-- start Recorded information --

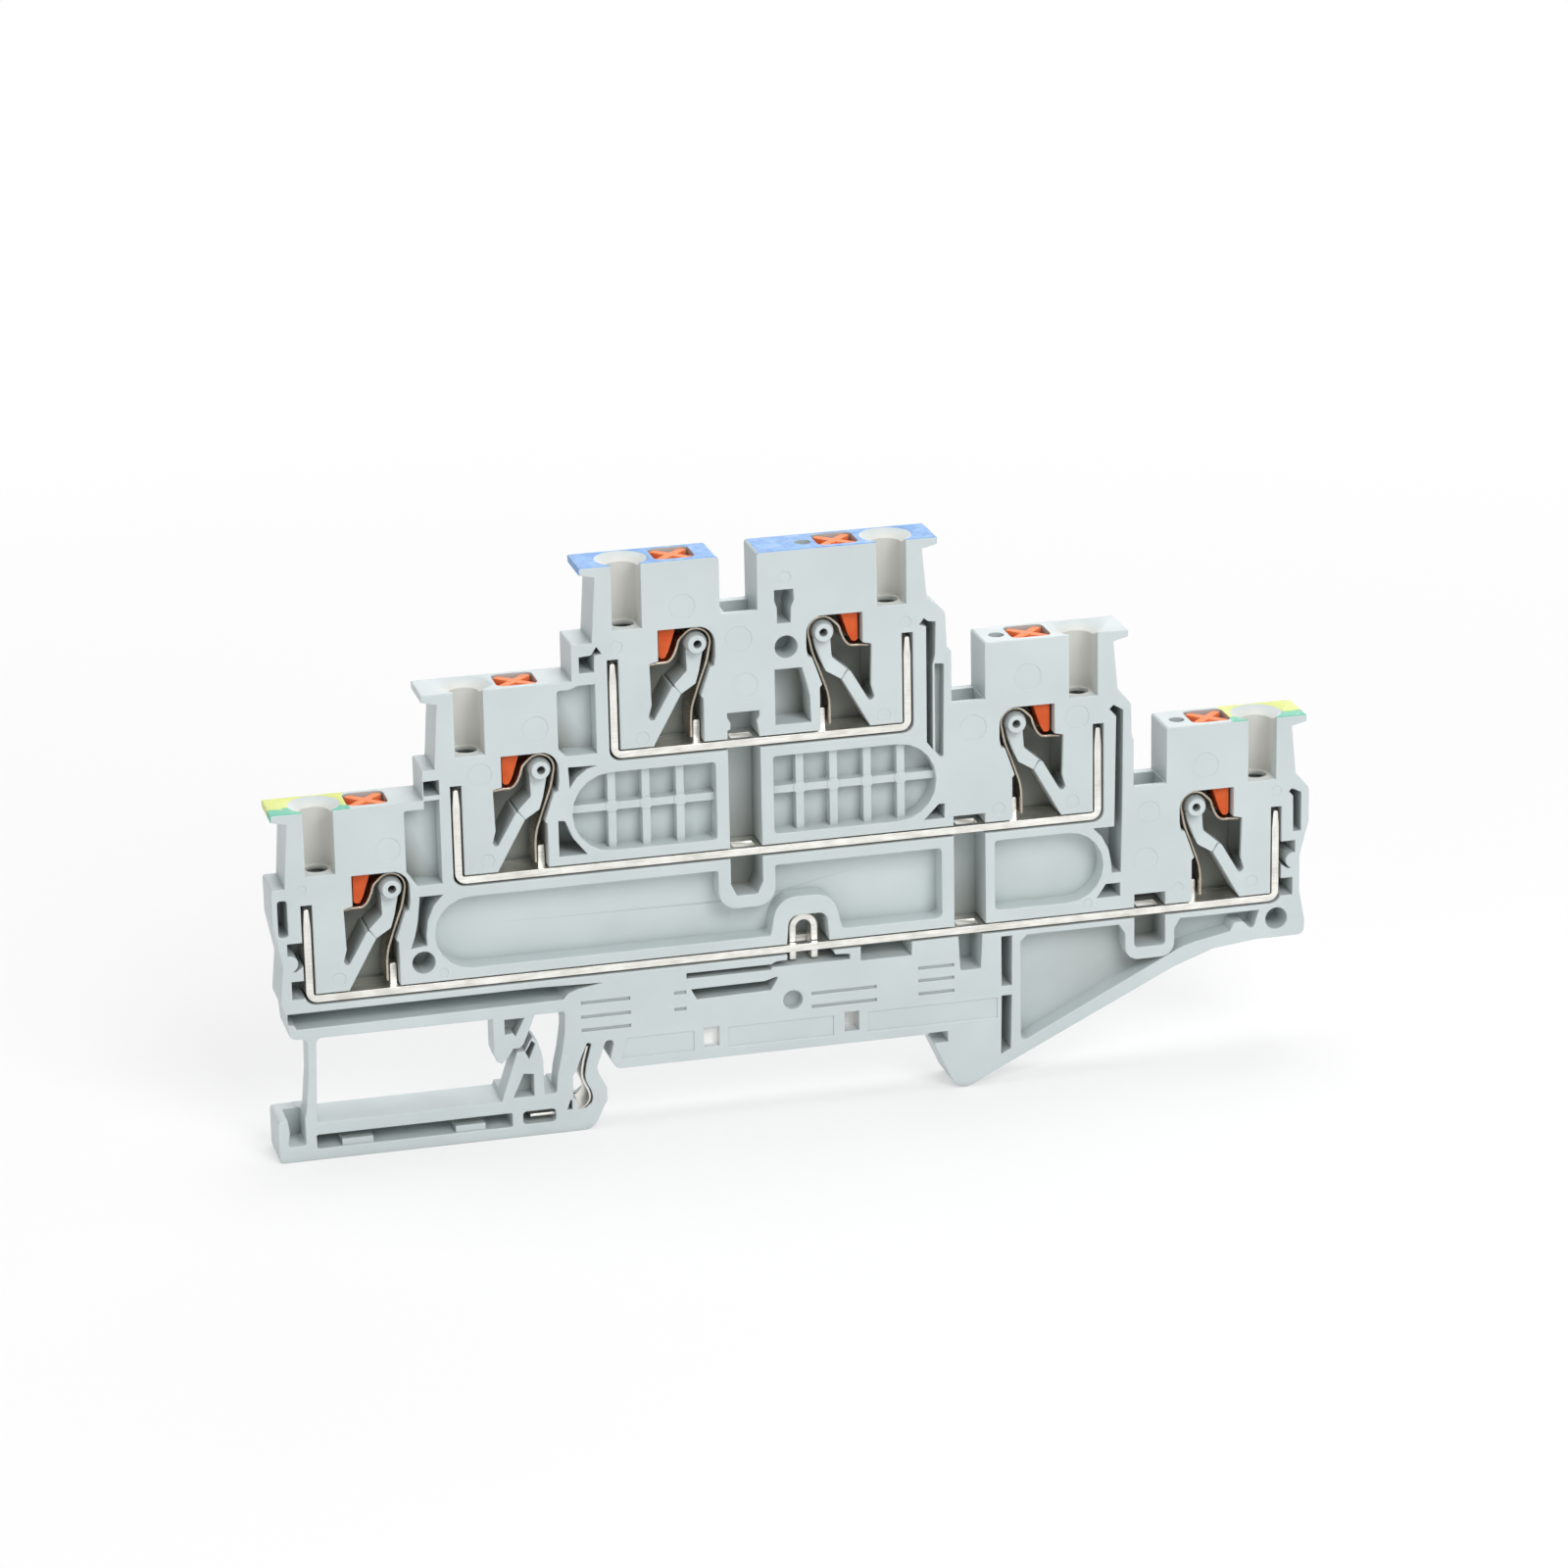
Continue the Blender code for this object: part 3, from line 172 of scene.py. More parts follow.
def new_material(name: str) -> tuple[Material, NodeTree, Node]:
    """Make an empty node material.

    Args:
        name: Name of the real material and how it was made.

    Returns:
        The material, its node tree and its Principled shader.
    """
    made = bpy.data.materials.new(name)
    made.use_nodes = True
    tree = made.node_tree
    return made, tree, tree.nodes["Principled BSDF"]


def mottle(tree: NodeTree, size_mm: float, detail: float = 2.0,
           stretch: Triple = (1.0, 1.0, 1.0), reach: Pair | None = None) -> NodeSocket:
    """Noise on Object coordinates with a feature size in millimetres.

    Args:
        tree: Node tree that gets the nodes.
        size_mm: Size of one patch of the noise.
        detail: Octaves of finer noise.
        stretch: How many times longer a patch is along each axis.
        reach: Results for noise up to 0.3 and from 0.7, or none for the bare noise.

    Returns:
        The value's socket; bare noise is about 0.5 in the mean.
    """
    place = add_node(tree, "TexCoord", out="Object")
    mapped = add_node(tree, "Mapping", {
        "Vector": place, "Scale": tuple(1.0 / share for share in stretch)})
    noise = add_node(tree, "TexNoise", {
        "Vector": mapped, "Scale": 1.0 / (size_mm * MM), "Detail": detail, "Roughness": 0.55})
    if reach is None:
        return noise
    return add_node(tree, "MapRange", {
        "Value": noise, "From Min": 0.3, "From Max": 0.7, "To Min": reach[0], "To Max": reach[1]})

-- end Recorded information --

* **Do this**
Reprint the data above from the opening line to the line holding "name: Name of", inclusive, and nothing else.

* **Complete answer**
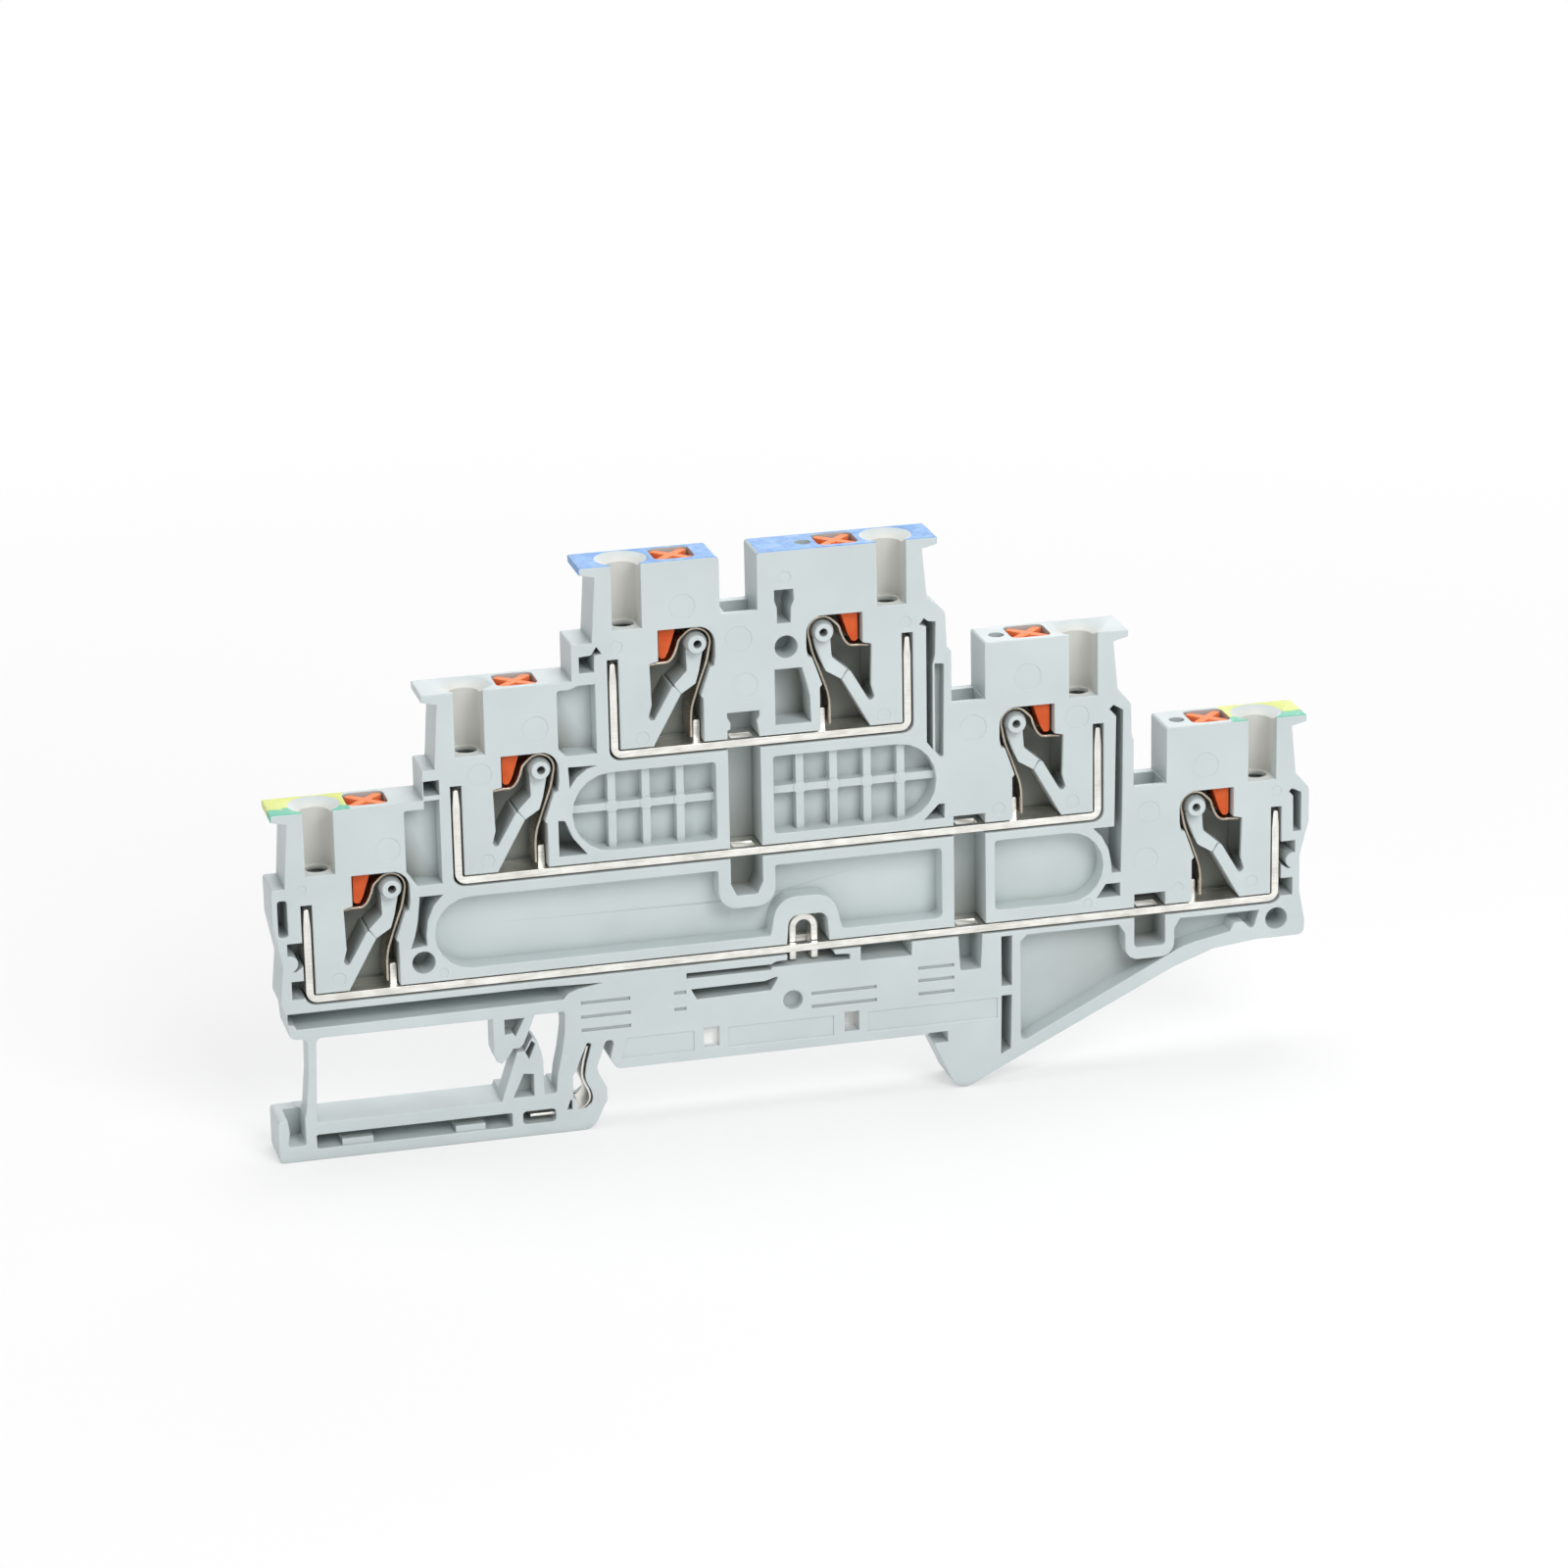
Continue the Blender code for this object: part 3, from line 172 of scene.py. More parts follow.
def new_material(name: str) -> tuple[Material, NodeTree, Node]:
    """Make an empty node material.

    Args:
        name: Name of the real material and how it was made.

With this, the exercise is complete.